Infine, voglio sottolineare la necessità di una più approfondita elaborazione del rapporto fra Partito e movimenti. E’ fuori discussione che SEL debba avere relazioni e contaminazioni con movimenti sociali più o meno organizzati, dai sindacati alle associazioni culturali a quelle del volontariato ecc. Ma non è accettabile che SEL diventi semplicemente un contenitore di movimenti sociali che, magari attraverso loro esponenti nel nostro Partito, dettano la linea nel loro singolo settore di competenza. SEL deve poter dialogare, collaborare e interagire con i movimenti, ma non assumere paternità sotto dettatura. Così come è importante che le campagne elettorali di SEL non vengano di fatto appaltate a candidati che, un po’ per disponibilità economiche un po’ per collegamenti trasversali, acquistano un peso politico nettamente maggiore rispetto a un semplice compagno (magari operaio) parimenti meritevole di appoggio, ma molto meno provvisto di soldi e di collegamenti esterni. Le campagne elettorali tendenzialmente all’americana non credo possano appartenere al DNA di un Partito di sinistra. Per qualcuno tutto ciò significa sperimentare una nuova forma-partito. Per me invece tutto ciò è uno scimmiottamento delle pratiche deteriori del nuovo modo di far politica in Italia.

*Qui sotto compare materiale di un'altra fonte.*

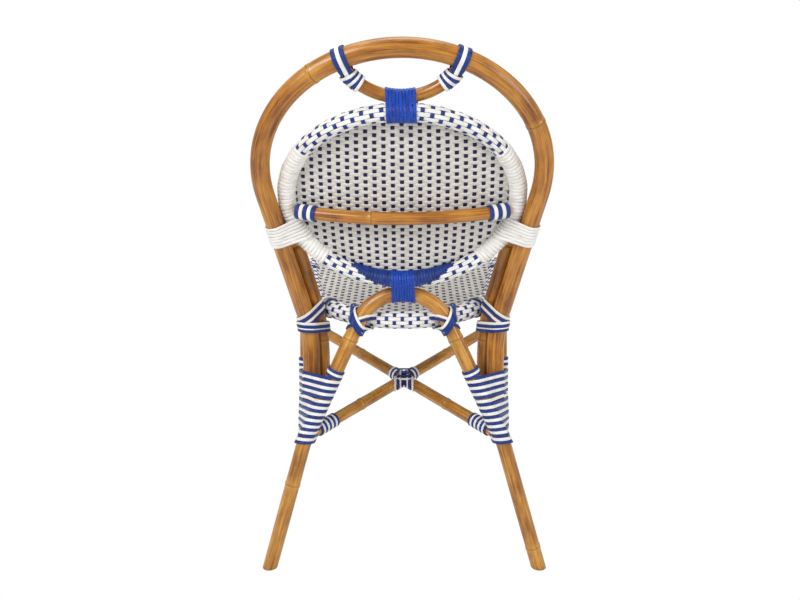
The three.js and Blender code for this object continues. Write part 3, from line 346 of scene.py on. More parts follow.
def brace_path():
    """Beside the post, a turn round it toward the seat."""
    angle = radians(BRACE_TURN)
    distance = ARCH_R + BRACE_R + NODE_SWELL + 2 * CLEARANCE
    points = []
    for i in range(BRACE_STEPS + 1):
        z = BRACE_LOW + (BRACE_HIGH - BRACE_LOW) * i / BRACE_STEPS
        point, run = at_height(left_arch, z)
        inward = unit(vec(-1, 0, 0) + run * run[0])
        forward = toward(IN_FRONT, np.cross(run, inward))
        points.append(point + inward * distance * cos(angle) + forward * distance * sin(angle))
    return np.array(points)


brace = resample(softened(brace_path()))

REAR_H, FRONT_H, SETBACK = 243, 292, 17
stretcher_rear = vec(hoop_leg_w(REAR_H), hoop_back(REAR_H), REAR_H)
side_top = vec(SIDE_FRONT_W, SIDE_FRONT_BACK, SIDE_Z)
front_foot = vec(FRONT_FOOT_W, FRONT_FOOT_BACK, 0)
stretcher_front = mirror(side_top + (front_foot - side_top) * (SIDE_Z - FRONT_H) / SIDE_Z)
stretcher_run = unit(stretcher_front - stretcher_rear)


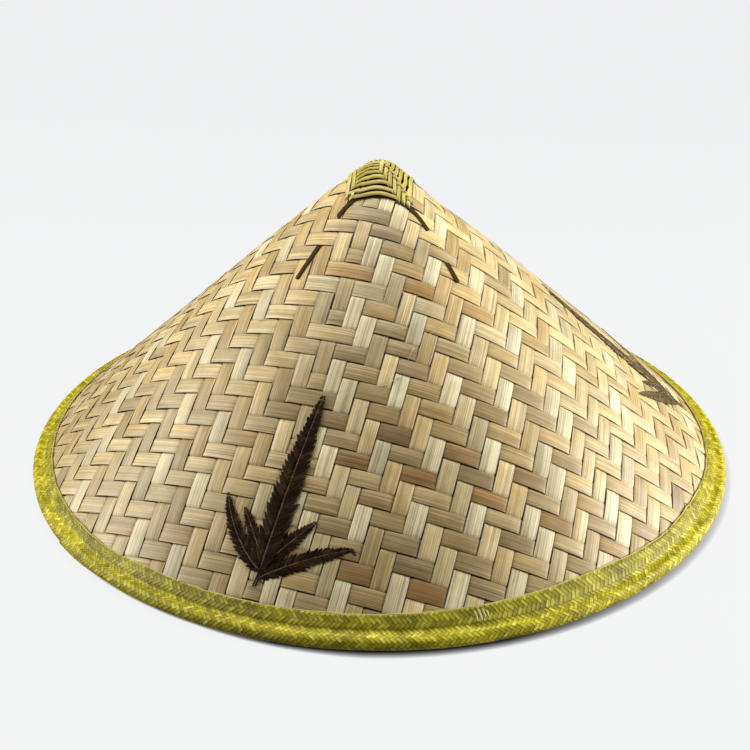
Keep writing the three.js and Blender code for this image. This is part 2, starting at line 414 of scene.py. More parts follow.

In conclusione personalmente ritengo suicida pensare che SEL a Caserta possa rafforzarsi spaccandosi in due o in tre tronconi. Qualcuno si illude davvero che una vittoria congressuale al 51 o anche al 55% possa rendere più forte il nostro Partito? Le giuste esigenze di chiarezza politica non comportano necessariamente una lacerante spaccatura, di cui spero nessuno voglia assumersi la pesante responsabilità. Rompere le incrostazioni interne e ricomporre i pezzi sarà pure un lavoro difficile, ma vale la pena farlo (pazientemente, se almeno vogliamo essere un gruppo dirigente degno di tal nome) quando la posta in gioco è lo sviluppo del nostro Partito, ma prima ancora quello di ridare speranza e futuro ai nostri territori.